AIM: Locate the line that contains "swing_pin();" and the line that contains "the seat, named". Copy both of them exactly, together with every line between them, and no others.
++++ RECORD EXCERPTS ++++
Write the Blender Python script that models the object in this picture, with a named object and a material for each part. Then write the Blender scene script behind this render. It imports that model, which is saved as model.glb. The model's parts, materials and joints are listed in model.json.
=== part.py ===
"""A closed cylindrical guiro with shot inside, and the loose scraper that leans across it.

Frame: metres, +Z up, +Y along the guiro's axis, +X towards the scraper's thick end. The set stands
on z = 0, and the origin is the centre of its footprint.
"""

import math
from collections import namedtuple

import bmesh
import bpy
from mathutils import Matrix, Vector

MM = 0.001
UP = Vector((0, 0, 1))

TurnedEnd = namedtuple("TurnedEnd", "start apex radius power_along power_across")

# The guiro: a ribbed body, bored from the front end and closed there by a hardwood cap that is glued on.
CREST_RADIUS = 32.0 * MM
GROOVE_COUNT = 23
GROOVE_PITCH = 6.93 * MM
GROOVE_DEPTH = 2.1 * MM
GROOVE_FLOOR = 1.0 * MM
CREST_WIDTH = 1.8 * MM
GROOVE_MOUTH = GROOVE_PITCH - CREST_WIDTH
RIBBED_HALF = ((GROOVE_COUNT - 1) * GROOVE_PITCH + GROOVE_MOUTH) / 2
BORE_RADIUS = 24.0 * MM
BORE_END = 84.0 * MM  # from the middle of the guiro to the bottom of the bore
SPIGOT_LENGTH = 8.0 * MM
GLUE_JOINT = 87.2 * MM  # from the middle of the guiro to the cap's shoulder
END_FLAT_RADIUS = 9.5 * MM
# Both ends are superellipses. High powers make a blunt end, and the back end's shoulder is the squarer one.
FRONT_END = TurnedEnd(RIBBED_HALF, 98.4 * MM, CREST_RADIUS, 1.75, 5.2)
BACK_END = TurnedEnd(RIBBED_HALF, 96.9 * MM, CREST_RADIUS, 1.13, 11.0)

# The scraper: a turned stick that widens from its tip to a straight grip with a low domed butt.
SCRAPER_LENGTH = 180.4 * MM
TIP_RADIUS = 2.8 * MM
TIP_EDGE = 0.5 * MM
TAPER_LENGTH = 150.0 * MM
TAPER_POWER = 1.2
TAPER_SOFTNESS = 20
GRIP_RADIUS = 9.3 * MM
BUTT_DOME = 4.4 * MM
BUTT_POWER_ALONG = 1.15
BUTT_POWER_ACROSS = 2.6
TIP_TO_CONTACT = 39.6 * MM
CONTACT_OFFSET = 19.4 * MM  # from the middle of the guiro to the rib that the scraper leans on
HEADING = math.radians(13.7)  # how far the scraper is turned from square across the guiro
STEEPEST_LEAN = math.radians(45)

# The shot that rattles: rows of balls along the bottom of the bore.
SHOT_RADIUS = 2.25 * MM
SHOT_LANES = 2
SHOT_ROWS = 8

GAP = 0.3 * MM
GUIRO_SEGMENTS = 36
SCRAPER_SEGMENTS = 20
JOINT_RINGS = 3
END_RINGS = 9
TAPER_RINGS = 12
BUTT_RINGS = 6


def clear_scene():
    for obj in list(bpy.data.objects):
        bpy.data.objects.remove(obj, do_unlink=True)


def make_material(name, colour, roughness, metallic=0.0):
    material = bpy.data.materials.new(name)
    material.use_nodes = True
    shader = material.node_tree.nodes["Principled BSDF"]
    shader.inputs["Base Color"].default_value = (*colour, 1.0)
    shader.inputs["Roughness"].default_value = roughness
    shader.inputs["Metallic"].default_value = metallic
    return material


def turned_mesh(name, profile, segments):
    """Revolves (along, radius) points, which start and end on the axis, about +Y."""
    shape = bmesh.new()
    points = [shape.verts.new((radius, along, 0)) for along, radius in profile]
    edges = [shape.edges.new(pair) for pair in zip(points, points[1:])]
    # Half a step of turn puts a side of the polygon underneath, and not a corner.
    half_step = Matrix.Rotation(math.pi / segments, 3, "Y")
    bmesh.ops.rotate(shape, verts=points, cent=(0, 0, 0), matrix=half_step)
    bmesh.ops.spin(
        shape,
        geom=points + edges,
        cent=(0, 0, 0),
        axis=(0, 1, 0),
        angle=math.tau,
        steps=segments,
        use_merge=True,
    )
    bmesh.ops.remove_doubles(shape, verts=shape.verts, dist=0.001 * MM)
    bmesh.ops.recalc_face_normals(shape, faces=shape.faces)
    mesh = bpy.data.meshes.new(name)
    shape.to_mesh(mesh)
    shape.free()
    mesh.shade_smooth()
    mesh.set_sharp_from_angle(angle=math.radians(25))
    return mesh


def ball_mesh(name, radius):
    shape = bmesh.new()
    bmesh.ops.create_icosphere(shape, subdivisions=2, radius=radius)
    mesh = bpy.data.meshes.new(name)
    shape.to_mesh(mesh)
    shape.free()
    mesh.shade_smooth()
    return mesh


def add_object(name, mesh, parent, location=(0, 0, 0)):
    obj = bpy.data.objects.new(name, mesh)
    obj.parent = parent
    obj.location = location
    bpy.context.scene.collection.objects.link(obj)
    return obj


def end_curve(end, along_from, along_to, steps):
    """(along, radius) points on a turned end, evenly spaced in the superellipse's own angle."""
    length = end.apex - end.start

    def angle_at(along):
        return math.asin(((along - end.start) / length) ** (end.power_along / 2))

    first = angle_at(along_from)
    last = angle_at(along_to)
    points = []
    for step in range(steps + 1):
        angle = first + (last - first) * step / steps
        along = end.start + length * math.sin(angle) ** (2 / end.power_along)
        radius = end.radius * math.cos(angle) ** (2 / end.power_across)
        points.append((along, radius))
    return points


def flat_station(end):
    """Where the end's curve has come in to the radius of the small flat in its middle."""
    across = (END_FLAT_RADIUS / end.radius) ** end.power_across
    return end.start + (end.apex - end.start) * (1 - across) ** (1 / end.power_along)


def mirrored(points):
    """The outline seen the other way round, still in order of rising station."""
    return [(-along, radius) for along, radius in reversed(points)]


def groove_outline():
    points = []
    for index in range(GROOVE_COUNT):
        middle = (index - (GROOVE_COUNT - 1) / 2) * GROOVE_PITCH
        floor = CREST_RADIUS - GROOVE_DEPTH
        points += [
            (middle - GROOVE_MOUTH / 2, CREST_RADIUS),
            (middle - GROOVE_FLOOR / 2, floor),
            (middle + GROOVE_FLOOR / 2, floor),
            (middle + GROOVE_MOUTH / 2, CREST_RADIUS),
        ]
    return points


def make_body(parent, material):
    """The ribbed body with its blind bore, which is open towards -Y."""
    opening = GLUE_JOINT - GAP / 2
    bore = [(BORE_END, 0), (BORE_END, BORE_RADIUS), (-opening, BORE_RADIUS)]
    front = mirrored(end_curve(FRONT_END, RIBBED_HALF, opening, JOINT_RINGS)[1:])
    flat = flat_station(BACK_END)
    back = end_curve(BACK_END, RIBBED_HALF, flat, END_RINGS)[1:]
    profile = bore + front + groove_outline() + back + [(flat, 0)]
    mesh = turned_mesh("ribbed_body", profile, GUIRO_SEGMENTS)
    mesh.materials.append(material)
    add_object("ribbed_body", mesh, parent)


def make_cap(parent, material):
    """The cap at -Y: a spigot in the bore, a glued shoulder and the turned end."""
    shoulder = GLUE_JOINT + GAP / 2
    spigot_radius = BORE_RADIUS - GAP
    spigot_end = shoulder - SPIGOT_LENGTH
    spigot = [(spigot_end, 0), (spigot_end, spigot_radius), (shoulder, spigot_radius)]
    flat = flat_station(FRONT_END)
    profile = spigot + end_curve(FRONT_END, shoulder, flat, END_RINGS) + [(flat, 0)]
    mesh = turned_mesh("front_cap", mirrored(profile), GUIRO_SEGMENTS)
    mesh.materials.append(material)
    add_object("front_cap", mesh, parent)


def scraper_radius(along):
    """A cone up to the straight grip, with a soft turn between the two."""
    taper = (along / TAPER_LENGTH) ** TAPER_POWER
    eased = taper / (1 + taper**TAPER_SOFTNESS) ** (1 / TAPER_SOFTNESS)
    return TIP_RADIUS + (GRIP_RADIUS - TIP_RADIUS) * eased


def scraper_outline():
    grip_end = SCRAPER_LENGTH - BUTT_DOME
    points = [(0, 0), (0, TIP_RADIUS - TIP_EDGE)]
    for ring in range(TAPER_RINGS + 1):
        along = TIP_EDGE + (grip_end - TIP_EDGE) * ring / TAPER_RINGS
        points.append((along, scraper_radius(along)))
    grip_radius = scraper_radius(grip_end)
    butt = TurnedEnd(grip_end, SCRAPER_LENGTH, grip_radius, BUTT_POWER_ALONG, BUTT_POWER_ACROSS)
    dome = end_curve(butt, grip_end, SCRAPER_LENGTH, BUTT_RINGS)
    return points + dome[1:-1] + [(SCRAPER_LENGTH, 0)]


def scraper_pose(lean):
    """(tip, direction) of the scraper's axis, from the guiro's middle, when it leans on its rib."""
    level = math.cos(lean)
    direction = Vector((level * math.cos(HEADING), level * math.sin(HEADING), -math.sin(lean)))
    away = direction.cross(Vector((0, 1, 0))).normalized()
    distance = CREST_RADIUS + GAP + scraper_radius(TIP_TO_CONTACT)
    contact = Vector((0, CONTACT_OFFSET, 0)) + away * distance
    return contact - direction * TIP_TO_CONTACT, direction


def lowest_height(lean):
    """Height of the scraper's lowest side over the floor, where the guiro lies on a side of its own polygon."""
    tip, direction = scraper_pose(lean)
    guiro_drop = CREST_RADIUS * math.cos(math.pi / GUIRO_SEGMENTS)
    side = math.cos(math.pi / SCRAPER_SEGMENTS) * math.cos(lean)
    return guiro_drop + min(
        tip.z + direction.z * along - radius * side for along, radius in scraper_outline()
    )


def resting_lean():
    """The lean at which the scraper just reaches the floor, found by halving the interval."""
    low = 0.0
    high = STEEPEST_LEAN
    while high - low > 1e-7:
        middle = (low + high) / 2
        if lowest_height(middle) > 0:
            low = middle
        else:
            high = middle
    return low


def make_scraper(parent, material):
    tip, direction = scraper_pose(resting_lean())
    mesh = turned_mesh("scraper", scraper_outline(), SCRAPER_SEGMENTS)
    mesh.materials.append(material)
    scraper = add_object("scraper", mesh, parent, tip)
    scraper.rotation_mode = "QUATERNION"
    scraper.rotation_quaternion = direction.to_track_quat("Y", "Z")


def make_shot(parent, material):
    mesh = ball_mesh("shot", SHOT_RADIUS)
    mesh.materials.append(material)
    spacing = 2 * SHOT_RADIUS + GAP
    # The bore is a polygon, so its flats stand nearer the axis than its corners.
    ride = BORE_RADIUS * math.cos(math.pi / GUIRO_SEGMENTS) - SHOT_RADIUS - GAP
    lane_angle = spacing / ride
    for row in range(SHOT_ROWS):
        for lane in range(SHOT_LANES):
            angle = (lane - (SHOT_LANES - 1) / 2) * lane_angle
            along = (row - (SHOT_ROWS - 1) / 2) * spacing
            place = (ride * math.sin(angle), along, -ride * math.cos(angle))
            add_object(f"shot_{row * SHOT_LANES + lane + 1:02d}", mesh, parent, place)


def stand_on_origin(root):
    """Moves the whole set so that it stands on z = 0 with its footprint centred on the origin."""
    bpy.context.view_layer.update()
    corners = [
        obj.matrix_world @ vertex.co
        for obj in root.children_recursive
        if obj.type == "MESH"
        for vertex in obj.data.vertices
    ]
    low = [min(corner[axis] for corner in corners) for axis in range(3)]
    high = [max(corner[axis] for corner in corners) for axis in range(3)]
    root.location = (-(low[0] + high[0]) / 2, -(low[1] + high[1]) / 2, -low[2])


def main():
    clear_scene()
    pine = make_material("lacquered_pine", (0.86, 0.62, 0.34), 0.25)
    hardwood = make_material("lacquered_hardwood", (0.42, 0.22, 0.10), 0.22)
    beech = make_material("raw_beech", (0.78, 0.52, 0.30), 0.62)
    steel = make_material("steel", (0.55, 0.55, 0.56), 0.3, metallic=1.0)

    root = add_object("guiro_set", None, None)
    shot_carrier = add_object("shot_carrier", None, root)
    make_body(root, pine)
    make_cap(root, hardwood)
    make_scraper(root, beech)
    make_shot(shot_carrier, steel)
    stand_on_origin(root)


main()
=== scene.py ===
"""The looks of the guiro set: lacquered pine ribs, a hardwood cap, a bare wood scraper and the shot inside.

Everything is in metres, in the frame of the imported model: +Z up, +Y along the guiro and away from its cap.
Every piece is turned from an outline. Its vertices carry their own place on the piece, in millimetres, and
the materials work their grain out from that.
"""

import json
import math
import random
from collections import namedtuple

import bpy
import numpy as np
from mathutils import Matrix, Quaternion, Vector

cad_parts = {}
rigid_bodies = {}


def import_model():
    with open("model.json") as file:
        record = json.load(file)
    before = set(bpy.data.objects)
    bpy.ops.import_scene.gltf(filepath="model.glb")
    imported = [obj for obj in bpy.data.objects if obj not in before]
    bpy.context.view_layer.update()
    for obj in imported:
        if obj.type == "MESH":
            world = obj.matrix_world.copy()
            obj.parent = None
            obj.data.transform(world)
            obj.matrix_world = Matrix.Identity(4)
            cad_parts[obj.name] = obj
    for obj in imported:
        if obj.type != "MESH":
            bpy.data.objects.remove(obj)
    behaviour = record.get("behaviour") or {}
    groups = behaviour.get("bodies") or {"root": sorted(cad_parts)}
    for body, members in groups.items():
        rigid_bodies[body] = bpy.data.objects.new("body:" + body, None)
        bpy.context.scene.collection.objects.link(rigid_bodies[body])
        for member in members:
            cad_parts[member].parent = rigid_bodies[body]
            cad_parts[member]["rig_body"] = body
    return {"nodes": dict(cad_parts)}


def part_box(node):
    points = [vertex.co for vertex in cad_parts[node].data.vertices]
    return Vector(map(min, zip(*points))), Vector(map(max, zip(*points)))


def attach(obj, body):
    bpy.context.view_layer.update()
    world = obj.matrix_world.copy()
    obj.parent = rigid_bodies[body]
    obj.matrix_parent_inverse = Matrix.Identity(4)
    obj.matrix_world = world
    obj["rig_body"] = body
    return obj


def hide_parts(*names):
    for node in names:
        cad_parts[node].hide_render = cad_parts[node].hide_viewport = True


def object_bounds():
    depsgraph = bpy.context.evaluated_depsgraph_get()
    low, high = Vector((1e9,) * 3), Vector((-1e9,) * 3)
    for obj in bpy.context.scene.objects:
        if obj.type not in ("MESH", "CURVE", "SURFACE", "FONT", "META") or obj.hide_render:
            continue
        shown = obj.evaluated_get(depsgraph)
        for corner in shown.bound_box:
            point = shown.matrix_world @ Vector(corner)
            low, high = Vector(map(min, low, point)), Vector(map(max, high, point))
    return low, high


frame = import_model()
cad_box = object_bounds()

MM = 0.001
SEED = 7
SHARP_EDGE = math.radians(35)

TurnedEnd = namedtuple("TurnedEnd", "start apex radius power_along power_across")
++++
++++ RECORD EXCERPTS ++++
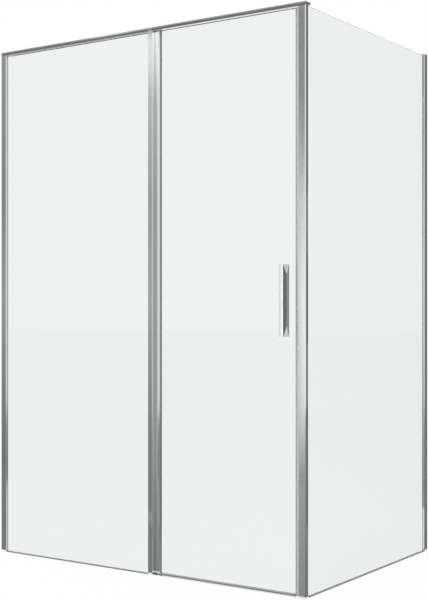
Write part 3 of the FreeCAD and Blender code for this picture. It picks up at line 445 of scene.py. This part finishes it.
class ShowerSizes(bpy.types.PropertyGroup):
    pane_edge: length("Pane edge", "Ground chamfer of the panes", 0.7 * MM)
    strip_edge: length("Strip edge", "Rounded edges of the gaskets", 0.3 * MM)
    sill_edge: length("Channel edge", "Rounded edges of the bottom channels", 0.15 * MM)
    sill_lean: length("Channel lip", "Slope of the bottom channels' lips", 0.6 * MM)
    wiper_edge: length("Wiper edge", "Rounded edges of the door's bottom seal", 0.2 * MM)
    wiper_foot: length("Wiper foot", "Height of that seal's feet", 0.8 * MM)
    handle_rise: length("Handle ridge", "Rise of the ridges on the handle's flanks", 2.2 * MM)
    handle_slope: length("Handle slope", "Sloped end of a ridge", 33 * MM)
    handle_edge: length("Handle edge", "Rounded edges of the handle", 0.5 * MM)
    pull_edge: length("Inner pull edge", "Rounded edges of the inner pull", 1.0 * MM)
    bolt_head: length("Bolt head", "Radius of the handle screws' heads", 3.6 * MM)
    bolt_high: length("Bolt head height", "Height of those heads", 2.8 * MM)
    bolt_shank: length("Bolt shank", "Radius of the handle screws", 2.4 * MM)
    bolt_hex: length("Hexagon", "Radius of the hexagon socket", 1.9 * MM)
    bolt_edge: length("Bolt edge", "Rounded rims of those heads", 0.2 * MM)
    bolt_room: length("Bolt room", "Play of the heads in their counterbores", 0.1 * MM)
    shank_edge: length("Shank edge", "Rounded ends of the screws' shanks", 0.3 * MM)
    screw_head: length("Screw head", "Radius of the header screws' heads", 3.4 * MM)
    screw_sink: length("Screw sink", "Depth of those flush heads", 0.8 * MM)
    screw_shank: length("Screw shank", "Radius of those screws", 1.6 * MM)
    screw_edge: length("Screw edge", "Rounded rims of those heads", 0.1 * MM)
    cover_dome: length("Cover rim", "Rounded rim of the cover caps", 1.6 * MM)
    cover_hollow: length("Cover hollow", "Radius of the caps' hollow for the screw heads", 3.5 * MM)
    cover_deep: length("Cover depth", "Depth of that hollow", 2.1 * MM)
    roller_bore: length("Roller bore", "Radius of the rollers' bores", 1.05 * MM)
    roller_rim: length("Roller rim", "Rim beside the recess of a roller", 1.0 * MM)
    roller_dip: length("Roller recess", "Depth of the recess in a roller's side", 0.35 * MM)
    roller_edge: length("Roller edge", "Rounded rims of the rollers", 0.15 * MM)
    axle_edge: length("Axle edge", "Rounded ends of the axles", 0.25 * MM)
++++
++++ RECORD EXCERPTS ++++
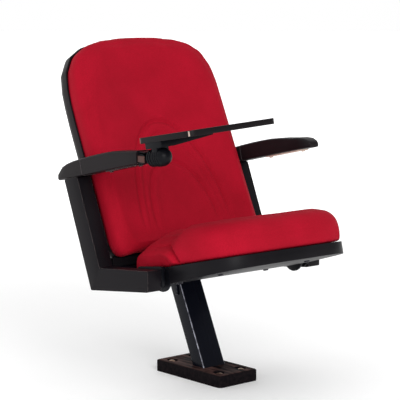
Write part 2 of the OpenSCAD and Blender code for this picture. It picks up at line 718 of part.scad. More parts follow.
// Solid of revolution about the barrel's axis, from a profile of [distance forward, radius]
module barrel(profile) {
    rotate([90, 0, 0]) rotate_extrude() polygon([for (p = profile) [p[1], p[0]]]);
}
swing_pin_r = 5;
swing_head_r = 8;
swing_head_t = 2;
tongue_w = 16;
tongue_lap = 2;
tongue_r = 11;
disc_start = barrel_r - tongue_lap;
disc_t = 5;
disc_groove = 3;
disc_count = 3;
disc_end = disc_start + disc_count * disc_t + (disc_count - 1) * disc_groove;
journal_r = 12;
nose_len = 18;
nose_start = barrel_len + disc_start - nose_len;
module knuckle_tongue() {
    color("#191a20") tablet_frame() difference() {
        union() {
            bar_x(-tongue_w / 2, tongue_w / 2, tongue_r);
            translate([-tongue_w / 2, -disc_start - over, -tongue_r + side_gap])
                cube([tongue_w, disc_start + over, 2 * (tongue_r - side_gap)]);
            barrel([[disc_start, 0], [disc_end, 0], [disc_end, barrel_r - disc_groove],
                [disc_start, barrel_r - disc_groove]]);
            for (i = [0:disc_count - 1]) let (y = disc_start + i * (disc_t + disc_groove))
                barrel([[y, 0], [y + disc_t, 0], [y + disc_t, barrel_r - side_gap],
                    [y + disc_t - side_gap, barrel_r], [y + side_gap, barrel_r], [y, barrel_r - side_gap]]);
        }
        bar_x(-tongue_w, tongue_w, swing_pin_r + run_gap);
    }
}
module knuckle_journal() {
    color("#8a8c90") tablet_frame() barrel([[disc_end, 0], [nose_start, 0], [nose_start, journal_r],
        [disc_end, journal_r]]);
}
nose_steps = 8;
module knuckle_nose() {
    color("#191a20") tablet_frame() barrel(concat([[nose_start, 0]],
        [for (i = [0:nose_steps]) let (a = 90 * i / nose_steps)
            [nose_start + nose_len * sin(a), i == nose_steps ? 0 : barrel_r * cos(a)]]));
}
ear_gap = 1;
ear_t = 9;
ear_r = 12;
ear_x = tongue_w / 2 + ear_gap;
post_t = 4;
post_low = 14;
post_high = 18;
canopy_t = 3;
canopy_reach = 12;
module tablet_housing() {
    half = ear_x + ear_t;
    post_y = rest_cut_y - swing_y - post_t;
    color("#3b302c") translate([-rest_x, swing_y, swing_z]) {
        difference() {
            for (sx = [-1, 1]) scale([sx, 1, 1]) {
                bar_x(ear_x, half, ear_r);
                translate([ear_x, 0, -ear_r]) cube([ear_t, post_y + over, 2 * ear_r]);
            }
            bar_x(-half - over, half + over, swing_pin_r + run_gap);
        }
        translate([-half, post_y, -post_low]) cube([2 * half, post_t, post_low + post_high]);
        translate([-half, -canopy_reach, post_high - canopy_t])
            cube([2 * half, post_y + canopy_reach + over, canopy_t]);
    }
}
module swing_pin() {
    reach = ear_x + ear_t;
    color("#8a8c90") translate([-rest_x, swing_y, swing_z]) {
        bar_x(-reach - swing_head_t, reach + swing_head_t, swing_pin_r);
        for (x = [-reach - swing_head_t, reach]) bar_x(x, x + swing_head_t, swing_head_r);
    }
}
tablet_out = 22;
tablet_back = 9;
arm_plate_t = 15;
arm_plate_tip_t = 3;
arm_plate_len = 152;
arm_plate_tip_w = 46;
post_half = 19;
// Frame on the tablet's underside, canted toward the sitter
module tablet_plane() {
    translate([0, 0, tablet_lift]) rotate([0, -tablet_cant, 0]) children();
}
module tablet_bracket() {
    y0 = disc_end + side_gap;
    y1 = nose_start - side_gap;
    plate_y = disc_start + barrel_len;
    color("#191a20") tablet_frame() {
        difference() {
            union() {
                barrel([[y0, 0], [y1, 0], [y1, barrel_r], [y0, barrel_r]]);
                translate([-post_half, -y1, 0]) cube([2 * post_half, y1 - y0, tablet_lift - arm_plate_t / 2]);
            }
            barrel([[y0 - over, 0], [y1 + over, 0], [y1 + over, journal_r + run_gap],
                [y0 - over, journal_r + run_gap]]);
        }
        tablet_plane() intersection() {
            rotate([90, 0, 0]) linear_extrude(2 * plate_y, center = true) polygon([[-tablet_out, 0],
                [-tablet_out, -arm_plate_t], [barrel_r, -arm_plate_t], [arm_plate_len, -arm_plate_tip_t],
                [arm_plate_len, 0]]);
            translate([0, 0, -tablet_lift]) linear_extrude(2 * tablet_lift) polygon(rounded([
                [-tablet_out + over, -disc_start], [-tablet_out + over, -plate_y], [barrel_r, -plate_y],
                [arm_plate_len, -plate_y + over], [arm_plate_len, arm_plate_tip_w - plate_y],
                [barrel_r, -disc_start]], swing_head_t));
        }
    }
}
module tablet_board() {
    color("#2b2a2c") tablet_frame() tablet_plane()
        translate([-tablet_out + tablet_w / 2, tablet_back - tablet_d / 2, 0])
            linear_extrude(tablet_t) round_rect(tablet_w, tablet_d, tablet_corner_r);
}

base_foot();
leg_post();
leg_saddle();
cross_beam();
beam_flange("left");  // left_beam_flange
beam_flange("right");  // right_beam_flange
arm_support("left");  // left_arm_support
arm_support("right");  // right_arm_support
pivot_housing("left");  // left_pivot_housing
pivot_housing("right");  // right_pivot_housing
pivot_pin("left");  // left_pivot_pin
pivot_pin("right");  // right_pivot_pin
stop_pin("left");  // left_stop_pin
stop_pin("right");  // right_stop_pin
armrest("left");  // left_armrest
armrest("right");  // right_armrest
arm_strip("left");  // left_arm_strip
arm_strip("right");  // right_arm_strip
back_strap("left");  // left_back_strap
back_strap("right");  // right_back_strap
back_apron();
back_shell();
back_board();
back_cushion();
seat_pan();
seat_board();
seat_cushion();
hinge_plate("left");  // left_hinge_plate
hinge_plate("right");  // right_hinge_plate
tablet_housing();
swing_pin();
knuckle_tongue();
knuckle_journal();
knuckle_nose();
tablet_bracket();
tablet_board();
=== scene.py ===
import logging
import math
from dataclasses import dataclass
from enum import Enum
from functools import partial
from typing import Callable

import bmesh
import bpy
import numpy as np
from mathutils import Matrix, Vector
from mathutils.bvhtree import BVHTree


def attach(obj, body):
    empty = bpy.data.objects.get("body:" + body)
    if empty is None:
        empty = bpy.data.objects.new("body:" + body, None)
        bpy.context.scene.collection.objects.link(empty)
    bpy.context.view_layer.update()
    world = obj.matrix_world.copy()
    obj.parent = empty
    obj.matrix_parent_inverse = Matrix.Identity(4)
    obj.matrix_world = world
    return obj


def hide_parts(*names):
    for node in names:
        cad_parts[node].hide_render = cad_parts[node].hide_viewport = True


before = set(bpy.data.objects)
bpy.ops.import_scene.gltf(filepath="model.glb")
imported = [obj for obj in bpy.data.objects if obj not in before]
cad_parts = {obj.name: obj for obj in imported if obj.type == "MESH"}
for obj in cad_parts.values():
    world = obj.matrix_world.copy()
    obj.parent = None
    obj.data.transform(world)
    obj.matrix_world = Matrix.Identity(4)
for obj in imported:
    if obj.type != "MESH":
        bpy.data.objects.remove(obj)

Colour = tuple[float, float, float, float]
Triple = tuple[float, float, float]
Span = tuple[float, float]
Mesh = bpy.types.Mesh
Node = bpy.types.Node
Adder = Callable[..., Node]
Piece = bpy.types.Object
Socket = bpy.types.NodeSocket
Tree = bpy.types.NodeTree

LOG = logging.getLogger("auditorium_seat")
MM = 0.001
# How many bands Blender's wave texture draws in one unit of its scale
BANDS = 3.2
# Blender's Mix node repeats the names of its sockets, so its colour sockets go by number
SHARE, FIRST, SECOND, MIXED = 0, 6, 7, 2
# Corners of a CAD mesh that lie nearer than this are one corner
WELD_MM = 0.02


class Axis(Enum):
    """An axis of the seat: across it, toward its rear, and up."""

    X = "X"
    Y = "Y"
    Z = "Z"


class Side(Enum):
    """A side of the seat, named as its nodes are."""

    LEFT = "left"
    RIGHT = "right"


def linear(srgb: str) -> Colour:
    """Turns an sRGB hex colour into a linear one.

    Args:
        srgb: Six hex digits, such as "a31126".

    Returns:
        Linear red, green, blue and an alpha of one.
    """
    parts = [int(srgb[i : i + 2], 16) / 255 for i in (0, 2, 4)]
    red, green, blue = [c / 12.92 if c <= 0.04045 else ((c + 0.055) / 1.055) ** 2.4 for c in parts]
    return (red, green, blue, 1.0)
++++
FULL RESPONSE:
swing_pin();
knuckle_tongue();
knuckle_journal();
knuckle_nose();
tablet_bracket();
tablet_board();
=== scene.py ===
import logging
import math
from dataclasses import dataclass
from enum import Enum
from functools import partial
from typing import Callable

import bmesh
import bpy
import numpy as np
from mathutils import Matrix, Vector
from mathutils.bvhtree import BVHTree


def attach(obj, body):
    empty = bpy.data.objects.get("body:" + body)
    if empty is None:
        empty = bpy.data.objects.new("body:" + body, None)
        bpy.context.scene.collection.objects.link(empty)
    bpy.context.view_layer.update()
    world = obj.matrix_world.copy()
    obj.parent = empty
    obj.matrix_parent_inverse = Matrix.Identity(4)
    obj.matrix_world = world
    return obj


def hide_parts(*names):
    for node in names:
        cad_parts[node].hide_render = cad_parts[node].hide_viewport = True


before = set(bpy.data.objects)
bpy.ops.import_scene.gltf(filepath="model.glb")
imported = [obj for obj in bpy.data.objects if obj not in before]
cad_parts = {obj.name: obj for obj in imported if obj.type == "MESH"}
for obj in cad_parts.values():
    world = obj.matrix_world.copy()
    obj.parent = None
    obj.data.transform(world)
    obj.matrix_world = Matrix.Identity(4)
for obj in imported:
    if obj.type != "MESH":
        bpy.data.objects.remove(obj)

Colour = tuple[float, float, float, float]
Triple = tuple[float, float, float]
Span = tuple[float, float]
Mesh = bpy.types.Mesh
Node = bpy.types.Node
Adder = Callable[..., Node]
Piece = bpy.types.Object
Socket = bpy.types.NodeSocket
Tree = bpy.types.NodeTree

LOG = logging.getLogger("auditorium_seat")
MM = 0.001
# How many bands Blender's wave texture draws in one unit of its scale
BANDS = 3.2
# Blender's Mix node repeats the names of its sockets, so its colour sockets go by number
SHARE, FIRST, SECOND, MIXED = 0, 6, 7, 2
# Corners of a CAD mesh that lie nearer than this are one corner
WELD_MM = 0.02


class Axis(Enum):
    """An axis of the seat: across it, toward its rear, and up."""

    X = "X"
    Y = "Y"
    Z = "Z"


class Side(Enum):
    """A side of the seat, named as its nodes are."""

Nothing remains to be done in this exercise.